The first four essays in this issue deal with theodicy. The last two deal with revelation and reason respectively.

In the first essay, John Culp is looking to establish what he calls “a more comprehensive response to the existence of evil” than is found in either theoretical or practical responses alone. As Culp explains, theoretical responses to evil are too abstract adequately to deal with the actual sufferings of real human beings in concreto; and even though practical responses (e.g. confession, prayer, forgiveness) are practices that may lessen the destructive force of evil, these practices alone are insufficient without conceptual reflection. We need both. He calls this combination of approaches a comprehensive reciprocal interaction. To illustrate how this reciprocity works, he considers how such an approach would serve to modify our understanding of divine omnipotence and how this would help address real life cases of suffering.

Daniel Howard-Snyder, often cited as a defender of skeptical theism, undertakes to critique Trent Dougherty’s objection to the evidential argument from evil (classically formulated by Rowe), just as he had previously undertaken a critique Paul Draper’s objection to skeptical theism. In the first section of the essay, he questions the sense of holding that the universe is, or seems to be, indifferent to horrendous suffering. After all, indifference is a mental attitude and the universe is, well, not conscious. But the heart of his objection to Dougherty’s objection to skeptical theism is a logical problem with his argument. Indeed, Howard-Snyder claims that a central move in Dougherty’s argument is a non-sequitur. In the process of weighing evidence, Dougherty says that it is unknown whether there is anything to put on the side of the scale in favor of theism, and hence it is known (or at least probably true) that there is nothing to put on this theistic side of the scale.

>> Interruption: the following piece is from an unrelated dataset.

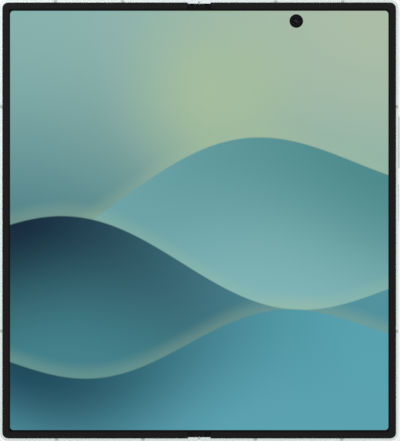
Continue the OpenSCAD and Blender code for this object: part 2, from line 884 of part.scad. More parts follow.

In our next article, Stephen Law considers what has come be called the Pandora’s Box objection to skeptical theism. This objection alerts us to untoward consequences that seem to follow from skeptical theism. As the objection goes, if we suppose that human beings lack the cognitive capacity to know what God might be up to in permitting what appears to our limited eyes as horrendous evil, how can our limited cognitive capacities ensure us that what appears to common sense as obvious, for example, that there is an external world, is not also an illusion God has perpetuated (for some unknown reason)? Skeptical theists have not been happy with this objection and have rushed to quell its force. Law considers two such responses offered by Beaudoin and Bergmann and finds that they do not succeed.

A standard appeal of skeptical theism is to the parent–child relation. Clearly, parents often and for the good of their children, do things for reasons that lie beyond their children’s capacity to understand. Skeptical theists invite us to think that this is how the heavenly father treats his children. Erik J. Wielenberg argues, however, that this analogy is limited and fails to support skeptical theism. In a discussion of various stands from the literature of skeptical theism, he draws the following conclusion regarding the parent–child analogy: it is impossible to imagine a justifying reason that loving parents might have in permitting their children to experience prolonged intense and apparently gratuitous suffering, just as it is impossible to imagine a justifying the reason parents might have to permit their children to experience a sense of utter abandonment. This inability to grasp such justifying reasons cannot be a matter of our limited cognitive abilities without opening the skeptical door to all of our common sense. Unless we are willing to open this door, the arguments for skeptical theism do not meet the challenge that the existence of gratuitous evil presents.

Even though our last two articles change the theme at bit, they are still concerned with finding a path to theism. The first essay by Thomas Park considers the path of revelation and the last article by John Shook considers the rational path.

Thomas Park undertakes a critique of John D. Caputo’s view that the path to theistic faith does not require revelation. As Caputo puts it, the kingdom of God arrives when human beings respond positively to a divine call for justice and compassion. But as Park points out, it is impossible to make sense of this as a response to God’s call unless we have some way of hearing that call. This means that we cannot get away from the idea that knowing and doing God’s will requires that it be disclosed to us. Hence faith cannot dispense with revelation.

Finally, John Shook considers the moves often made by theists that are designed to counter the claim made by rationalist atheology that rational arguments for theism fail to offer an acceptable path to theistic belief. Theists often seek to blunt the acknowledged rational failures of these arguments for theism by embracing extra-rational concepts such as mystery and even contradiction in order to side step these failures. Shook argues that such appeals cannot succeed. To show this, he formulates 7 rules that are correlated with the principle of sufficient reason and shows how theistic appeals to the extra-rational in five standard theistic arguments violate one or more of these rules. He thinks that this will bring new life to the otherwise unfocused and disorganized claims of rationalist atheology.